• Data provided
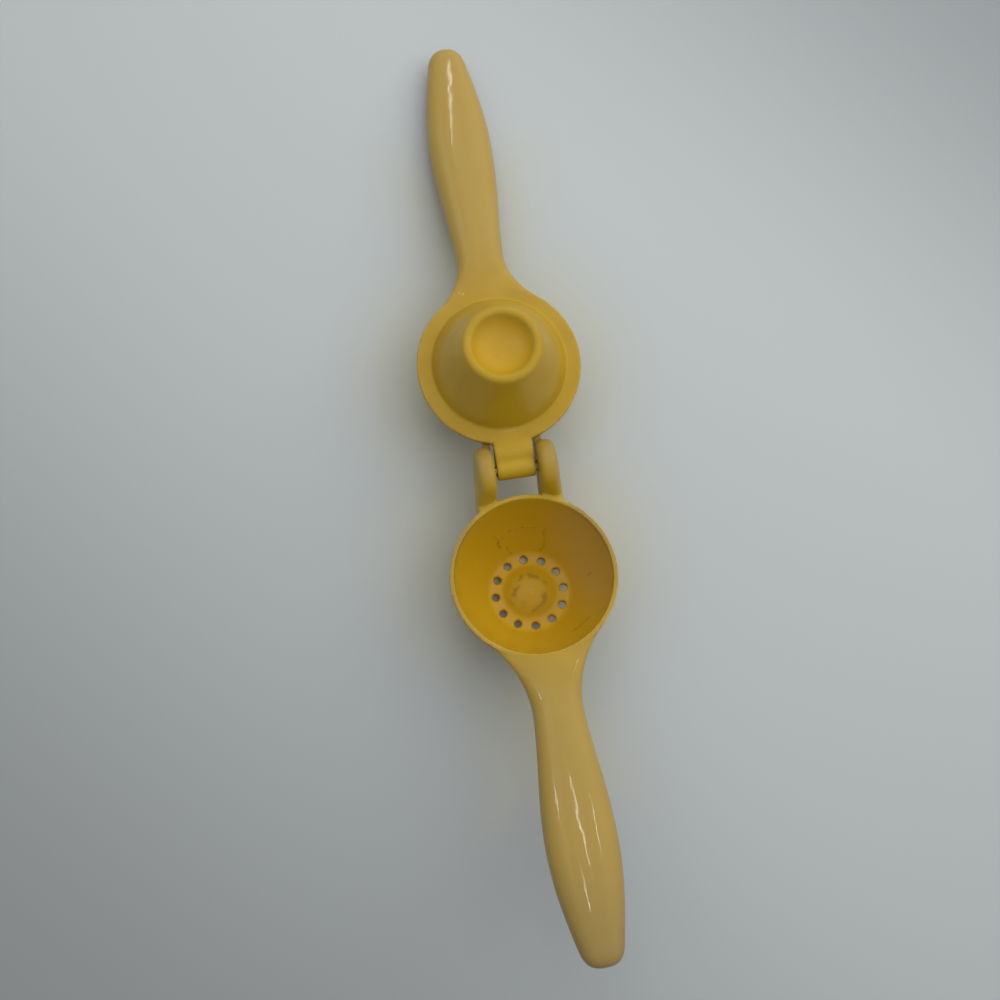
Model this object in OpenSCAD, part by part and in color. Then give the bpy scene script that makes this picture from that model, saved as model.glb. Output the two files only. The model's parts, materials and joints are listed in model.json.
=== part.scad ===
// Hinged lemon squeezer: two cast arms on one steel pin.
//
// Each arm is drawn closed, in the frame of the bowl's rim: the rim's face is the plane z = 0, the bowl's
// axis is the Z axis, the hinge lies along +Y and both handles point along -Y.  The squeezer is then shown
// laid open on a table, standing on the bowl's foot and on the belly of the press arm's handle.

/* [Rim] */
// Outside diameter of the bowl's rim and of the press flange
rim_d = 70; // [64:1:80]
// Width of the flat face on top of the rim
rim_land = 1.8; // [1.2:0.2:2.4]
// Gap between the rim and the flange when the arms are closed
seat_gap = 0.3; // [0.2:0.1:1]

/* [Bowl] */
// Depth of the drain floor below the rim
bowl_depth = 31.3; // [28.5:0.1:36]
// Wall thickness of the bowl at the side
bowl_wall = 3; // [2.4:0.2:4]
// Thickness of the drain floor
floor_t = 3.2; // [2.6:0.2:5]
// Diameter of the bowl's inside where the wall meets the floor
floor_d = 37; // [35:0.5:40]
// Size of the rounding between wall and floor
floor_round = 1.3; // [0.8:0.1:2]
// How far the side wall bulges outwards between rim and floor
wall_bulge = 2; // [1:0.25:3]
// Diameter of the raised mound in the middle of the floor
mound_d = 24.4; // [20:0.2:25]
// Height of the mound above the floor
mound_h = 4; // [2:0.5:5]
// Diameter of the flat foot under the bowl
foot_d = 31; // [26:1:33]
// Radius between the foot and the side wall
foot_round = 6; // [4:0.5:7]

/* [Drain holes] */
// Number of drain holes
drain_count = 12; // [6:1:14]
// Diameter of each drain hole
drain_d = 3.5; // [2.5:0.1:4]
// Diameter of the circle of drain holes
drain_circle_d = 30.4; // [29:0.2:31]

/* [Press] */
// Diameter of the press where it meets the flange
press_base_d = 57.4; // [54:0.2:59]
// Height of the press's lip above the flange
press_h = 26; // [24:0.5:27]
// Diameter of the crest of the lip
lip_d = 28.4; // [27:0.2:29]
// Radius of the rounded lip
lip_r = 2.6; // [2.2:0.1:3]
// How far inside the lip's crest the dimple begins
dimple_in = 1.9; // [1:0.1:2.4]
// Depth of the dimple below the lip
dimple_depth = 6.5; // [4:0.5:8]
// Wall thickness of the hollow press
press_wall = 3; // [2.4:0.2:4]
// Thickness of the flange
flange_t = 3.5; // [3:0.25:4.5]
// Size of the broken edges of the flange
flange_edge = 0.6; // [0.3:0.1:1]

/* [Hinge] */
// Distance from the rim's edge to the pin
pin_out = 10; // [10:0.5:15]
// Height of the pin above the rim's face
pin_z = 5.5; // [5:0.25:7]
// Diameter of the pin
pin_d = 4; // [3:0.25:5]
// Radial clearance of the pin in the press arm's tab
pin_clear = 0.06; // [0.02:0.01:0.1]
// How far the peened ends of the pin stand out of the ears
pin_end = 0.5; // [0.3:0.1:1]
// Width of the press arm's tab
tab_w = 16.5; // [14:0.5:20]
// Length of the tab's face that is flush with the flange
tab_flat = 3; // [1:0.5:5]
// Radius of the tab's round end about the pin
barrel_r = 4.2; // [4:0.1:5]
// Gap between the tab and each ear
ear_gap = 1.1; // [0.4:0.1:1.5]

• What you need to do
Reproduce only the lines from the top of the material through the one bearing "drain_circle_d = 30.4; // [29:0.2:31]", each exactly as it stands.

• Response to this task
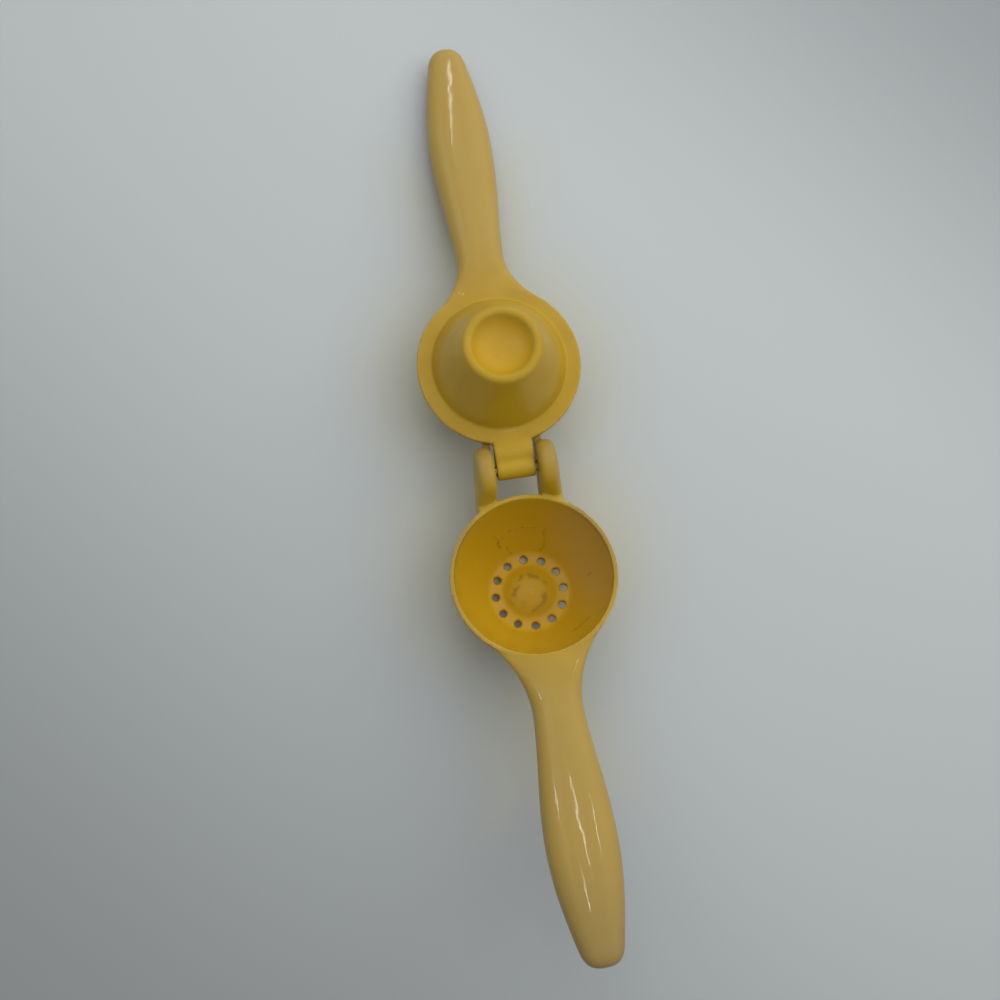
Model this object in OpenSCAD, part by part and in color. Then give the bpy scene script that makes this picture from that model, saved as model.glb. Output the two files only. The model's parts, materials and joints are listed in model.json.
=== part.scad ===
// Hinged lemon squeezer: two cast arms on one steel pin.
//
// Each arm is drawn closed, in the frame of the bowl's rim: the rim's face is the plane z = 0, the bowl's
// axis is the Z axis, the hinge lies along +Y and both handles point along -Y.  The squeezer is then shown
// laid open on a table, standing on the bowl's foot and on the belly of the press arm's handle.

/* [Rim] */
// Outside diameter of the bowl's rim and of the press flange
rim_d = 70; // [64:1:80]
// Width of the flat face on top of the rim
rim_land = 1.8; // [1.2:0.2:2.4]
// Gap between the rim and the flange when the arms are closed
seat_gap = 0.3; // [0.2:0.1:1]

/* [Bowl] */
// Depth of the drain floor below the rim
bowl_depth = 31.3; // [28.5:0.1:36]
// Wall thickness of the bowl at the side
bowl_wall = 3; // [2.4:0.2:4]
// Thickness of the drain floor
floor_t = 3.2; // [2.6:0.2:5]
// Diameter of the bowl's inside where the wall meets the floor
floor_d = 37; // [35:0.5:40]
// Size of the rounding between wall and floor
floor_round = 1.3; // [0.8:0.1:2]
// How far the side wall bulges outwards between rim and floor
wall_bulge = 2; // [1:0.25:3]
// Diameter of the raised mound in the middle of the floor
mound_d = 24.4; // [20:0.2:25]
// Height of the mound above the floor
mound_h = 4; // [2:0.5:5]
// Diameter of the flat foot under the bowl
foot_d = 31; // [26:1:33]
// Radius between the foot and the side wall
foot_round = 6; // [4:0.5:7]

/* [Drain holes] */
// Number of drain holes
drain_count = 12; // [6:1:14]
// Diameter of each drain hole
drain_d = 3.5; // [2.5:0.1:4]
// Diameter of the circle of drain holes
drain_circle_d = 30.4; // [29:0.2:31]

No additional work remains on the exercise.